— start —
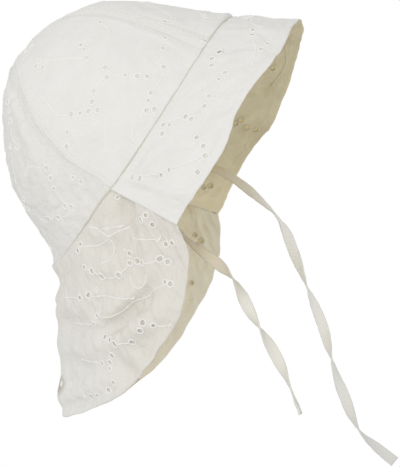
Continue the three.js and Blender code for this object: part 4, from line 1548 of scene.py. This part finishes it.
FLAP_SPRAYS = [
    [(-139, 0.06, SMALL), (-142, 0.08, BIG)],
    [(-145, 0.2, BIG), (-143, 0.27, LARGE), (-142, 0.35, LARGE), (-137, 0.47, LARGE)],
    [(-128.5, 0.47, BIG), (-131.5, 0.5, BIG), (-129.5, 0.55, LARGE), (-128.5, 0.61, BIG)],
    [(-124.5, 0.75, BIG), (-124.5, 0.81, BIG)],
    [(-119.5, 0.78, BIG), (-118, 0.85, BIG)],
    [(-147, 0.37, SMALL), (-151, 0.35, BIG), (-155, 0.32, BIG), (-152, 0.38, BIG)],
    [(-152, 0.5, BIG), (-155, 0.52, BIG)],
    [(-129.5, 0.84, SMALL), (-131, 0.83, BIG), (-129, 0.89, BIG)],
    [(-141, 0.83, BIG), (-143, 0.84, BIG), (-140.5, 0.89, SMALL)],
    [(-154, 0.65, BIG), (-152, 0.7, BIG), (-151, 0.75, LARGE), (-147, 0.83, BIG)],
    [(-155, 0.77, BIG), (-157, 0.79, BIG), (-159.5, 0.76, BIG), (-158, 0.82, SMALL)],
    [(-159, 0.91, BIG), (-161.5, 0.93, BIG)],
    [(-172.5, 0.79, BIG), (-176.5, 0.77, SMALL)],
    [(-112, 0.59, SMALL), (-114.5, 0.53, BIG), (-114.5, 0.66, BIG)],
    [(-169, 0.9, SMALL), (-167, 0.92, BIG), (-165, 0.93, SMALL)],
    [(-111.8, 0.12, SMALL)],
]
# Sprays near the middle of the back, which aren't mirrored.
NAPE_SPRAYS = [
    [(174, 0.28, BIG), (170, 0.34, BIG), (171, 0.25, SMALL)],
    [(175, 0.6, BIG), (171, 0.64, BIG)],
    [(160, 0.16, BIG), (156, 0.2, SMALL)],
]
FLAP_CORDS = [
    [(-139, 0.08), (-135, 0.17), (-132, 0.22), (-129, 0.25), (-126, 0.27), (-122, 0.35)],
    [(-129, 0.03), (-128, 0.1), (-127.5, 0.17), (-127, 0.23)],
    [(-128, 0.27), (-130, 0.32), (-134, 0.34), (-137, 0.32)],
    [(-124, 0.42), (-123, 0.5), (-121, 0.6), (-119, 0.7)],
    [(-126, 0.17), (-125, 0.2)], [(-123.5, 0.24), (-122, 0.28)], [(-129, 0.38), (-128.5, 0.43)],
    [(-145, 0.2), (-143, 0.27), (-142, 0.35), (-137, 0.47), (-131.5, 0.5)],
    [(-128.5, 0.61), (-127, 0.68), (-124.5, 0.75)],
    [(-135, 0.53), (-136, 0.58), (-136, 0.65), (-134, 0.68), (-132, 0.68)],
    [(-155, 0.32), (-159, 0.28), (-166, 0.23)],
    [(-152, 0.5), (-148, 0.58), (-145, 0.62), (-141, 0.65), (-138, 0.7), (-134, 0.75), (-130.5, 0.83)],
    [(-150, 0.38), (-145, 0.47), (-142, 0.56), (-140, 0.63)],
    [(-155, 0.52), (-161, 0.47), (-166, 0.42)],
    [(-140.5, 0.89), (-140, 0.93), (-139, 0.96)],
    [(-151, 0.75), (-149, 0.79), (-147, 0.83)],
    [(-159.5, 0.76), (-162.5, 0.71), (-165.5, 0.67)],
]
FLAP_UNDER_SPRAYS = [
    [(119.5, 0.73, SMALL), (120.5, 0.80, SMALL), (122.5, 0.76, SMALL)],
    [(128, 0.50, BIG), (131, 0.54, BIG)],
    [(136, 0.80, BIG), (139, 0.76, BIG), (134, 0.85, SMALL)],
    [(148, 0.60, BIG), (152, 0.64, BIG), (150, 0.55, SMALL)],
    [(165, 0.75, BIG), (169, 0.80, BIG)],
    [(160, 0.35, BIG), (164, 0.30, BIG)],
    [(140, 0.25, BIG), (143, 0.20, SMALL)],
]
FLAP_CREASES = [
    (-111, 0.16, 60, 9, 5, -1.8), (-116, 0.34, -29, 18, 6, -3.8), (-125, 0.20, -29, 17, 6, 2.4),
    (-118.5, 0.56, -25, 18, 7, 1.8), (-133, 0.32, 80, 16, 7, -2.6), (-121, 0.30, 100, 8, 2.2, -0.7),
    (-127, 0.12, 95, 8, 2.2, -0.8), (-131, 0.12, 95, 8, 2.2, 0.6), (-137, 0.14, 95, 7, 2.4, -0.7),
    (-133, 0.55, 15, 22, 6, -3.2), (-143, 0.39, 45, 12, 5, -3.2), (-164, 0.46, 28, 18, 8, -4.6),
    (-145, 0.68, 21, 17, 5, -6.4), (-144.5, 0.80, 38, 20, 5.4, 4.4), (-151, 0.54, 15, 20, 6.5, 4.2),
    (-161, 0.60, 12, 18, 6, 3.6), (-162, 0.77, 40, 10, 5, -3.0), (-154.5, 0.90, 95, 9, 4, -3.2),
    (-151, 0.90, 80, 12, 3.2, 1.8), (-169, 0.93, 0, 22, 3, -1.8), (-169, 0.84, 0, 20, 6, 1.6),
    (-136, 0.66, 25, 12, 3, 1.0), (180, 0.01, 0, 34, 5.5, 7.0), (180, 0.25, 0, 30, 8, 2.6),
    (180, 0.67, 0, 26, 14, -3.8), (180, 0.31, 0, 30, 4, 1.0), (180, 0.62, 0, 26, 5, -0.8),
    (-120, 0.62, 10, 22, 12, 1.4), (-114, 0.9, 70, 14, 3.4, -1.2),
    (121, 0.25, -60, 24, 3.8, -2.2), (127, 0.30, -65, 16, 3.4, 1.6), (138, 0.50, -15, 26, 6, -1.8),
    (150, 0.58, -12, 24, 5, 1.8), (150, 0.74, -22, 26, 3.8, -2.2), (164, 0.80, -30, 20, 4, 1.6),
]
FLAP_SHIFT = (3, 0.04)
flap_panel = Panel(skirt, -1, lambda row: BRIM_END + 0 * row, lambda row: 360.0 - BRIM_END + 0 * row,
                   1.0, 71, 1.7, 0.85, FLAP_CREASES, side_lift=-0.25)
flap_cloth, flap_work = dress(
    "neck_flap", flap_panel, both_sides(FLAP_SPRAYS, FLAP_SHIFT) + NAPE_SPRAYS,
    both_sides(FLAP_CORDS, CORD_SHIFT), 1, skirt_rows, flap_cotton_shaded, hollow_warm_light_cotton)
flap_under, flap_under_work = dress_under(
    "neck_flap", flap_panel, both_sides(FLAP_UNDER_SPRAYS, UNDER_SHIFT), flap_shaded, flap_inner_warm_light)
declare_sheet(flap_panel)
declare_sheet(flap_panel)

# ---------------------------------------------------------------------------------------
# Studio: a pale floor well under the hat, an even white surround, and one soft round light
# behind the camera and above it that models the folds.
FLOOR_HEIGHT = -0.62
FLOOR_RADIUS = 1.6
SURROUND = 0.78
BACKDROP = 1.0
FLOOR_PALE = (0.84, 0.84, 0.83, 1)
FLOOR_GRAIN = (0.80, 0.80, 0.79, 1)
KEY_PLACE = (-0.1, -2.5, 0.75)
KEY_SIZE = 1.3
KEY_WATTS = 18.5

world = bpy.data.worlds.new("studio")
bpy.context.scene.world = world
world.use_nodes = True
background = world.node_tree.nodes["Background"]
background.inputs["Color"].default_value = (1, 1, 1, 1)
surround = Shade(world.node_tree, None)
seen = surround.node("ShaderNodeLightPath", {}, {})
lead(SURROUND + (BACKDROP - SURROUND) * seen, background, "Strength")
bpy.context.scene.view_settings.view_transform = "Standard"

floor_mesh = bpy.data.meshes.new("floor")
floor_form = bmesh.new()
bmesh.ops.create_circle(floor_form, cap_ends=True, segments=96, radius=FLOOR_RADIUS)
floor_form.to_mesh(floor_mesh)
floor_form.free()
floor = bpy.data.objects.new("floor", floor_mesh)
floor.location.z = FLOOR_HEIGHT
bpy.context.scene.collection.objects.link(floor)
floor_material, floor_shader, floor_start = new_finish("pale_floor", 0.9, 0)
floor_grain = floor_start.node("ShaderNodeTexNoise", {}, {"Scale": 3.0, "Detail": 2.0})
lead(floor_grain.between(FLOOR_GRAIN, FLOOR_PALE), floor_shader, "Base Color")
floor_mesh.materials.append(floor_material)

key_data = bpy.data.lights.new("key", "AREA")
key_data.shape = "DISK"
key_data.size = KEY_SIZE
key_data.energy = KEY_WATTS
key = bpy.data.objects.new("key", key_data)
bpy.context.scene.collection.objects.link(key)
key_turn = (Vector(KEY_PLACE) - Vector(CAMERA_AIM)).to_track_quat("Z", "Y")
key.matrix_world = Matrix.Translation(KEY_PLACE) @ key_turn.to_matrix().to_4x4()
— end —
● WORK TO BE COMPLETED:
Copy out the lines that hold "scene".

● FINISHED TASK:
Continue the three.js and Blender code for this object: part 4, from line 1548 of scene.py. This part finishes it.
bpy.context.scene.world = world
bpy.context.scene.view_settings.view_transform = "Standard"
bpy.context.scene.collection.objects.link(floor)
bpy.context.scene.collection.objects.link(key)